# Shatter Effekt in After Effects 6.5



## giga33 (6. März 2005)

Hallo erstmal,
 ich möchte in After Effects 6.5 eine weisse Fläche zerschmettern, was man soviel ich weiss mit dem Shatter effekt machen kann. Mein Problem ist jetzt das ich nicht weiss wie man das ganze rendern kann mit einem Transparenten Hintergrund, da ich diesen Effekt für ein Movie von mir brauche. Es wäre nett wenn ihr mir da mit einer ausführlichen Erklärung helfen könntet.

  MfG giga33


----------



## giga33 (7. März 2005)

Will mit hier keiner helfen?


----------



## sTainD (7. März 2005)

Du möchtest einfach nur eine weiße Farbfläche zerbrechen und das Video was dahinter liegt soll transparent sein?


----------



## Chrisu (8. März 2005)

Moinsen,

das geht eigentlich recht einfach:
du mußt deine Animation einfach zweimal rendern. Einmal als RGB-Farben und das zweite mal nur den Alpha-Kanal.

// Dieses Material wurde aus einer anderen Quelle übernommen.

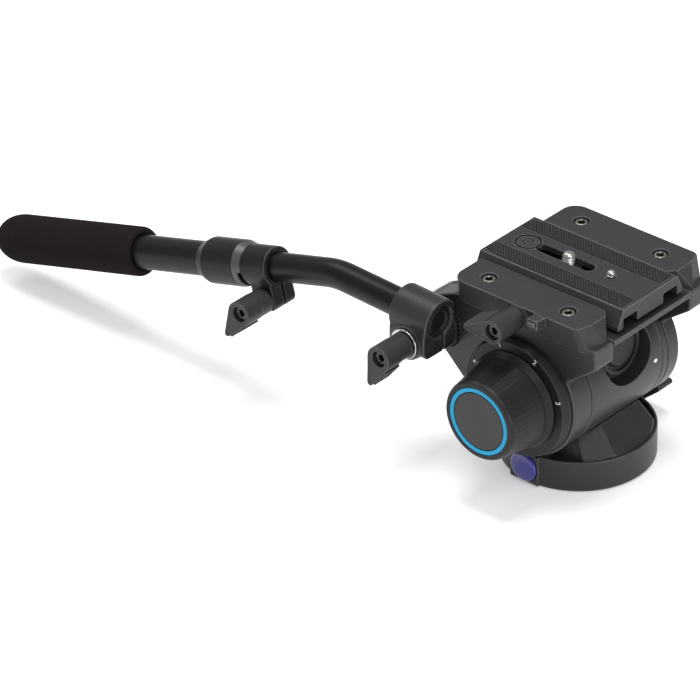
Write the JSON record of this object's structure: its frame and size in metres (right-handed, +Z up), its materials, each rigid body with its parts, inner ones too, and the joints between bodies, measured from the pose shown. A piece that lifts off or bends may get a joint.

Die Einstellungen dazu findest du in der Renderlist unter den Einstellungen für Ausgabemodule. Dort gibt es dann unter Kanäle die auswahl zwischen RGB, Alpha und RGB+Alpha. 
Du mußt dabei jetzt nur darauf achten, dass nicht alle Dateiformate auch einen inkludierten Alphakanal unterstützen, darum würde ich das auch getrennt rendern und dann in Premiere oder einem anderen Schnittprogramm wieder zusammenfügen.
Prinzipiell kann noch gesagt werden, dass der Hintergrund von AFX immer transparent ist, wenn man nicht eine Ebene für den Hintergrund angelegt hat.

Ich hoffe, das hilft dir weiter.
So long,
Chrisu


----------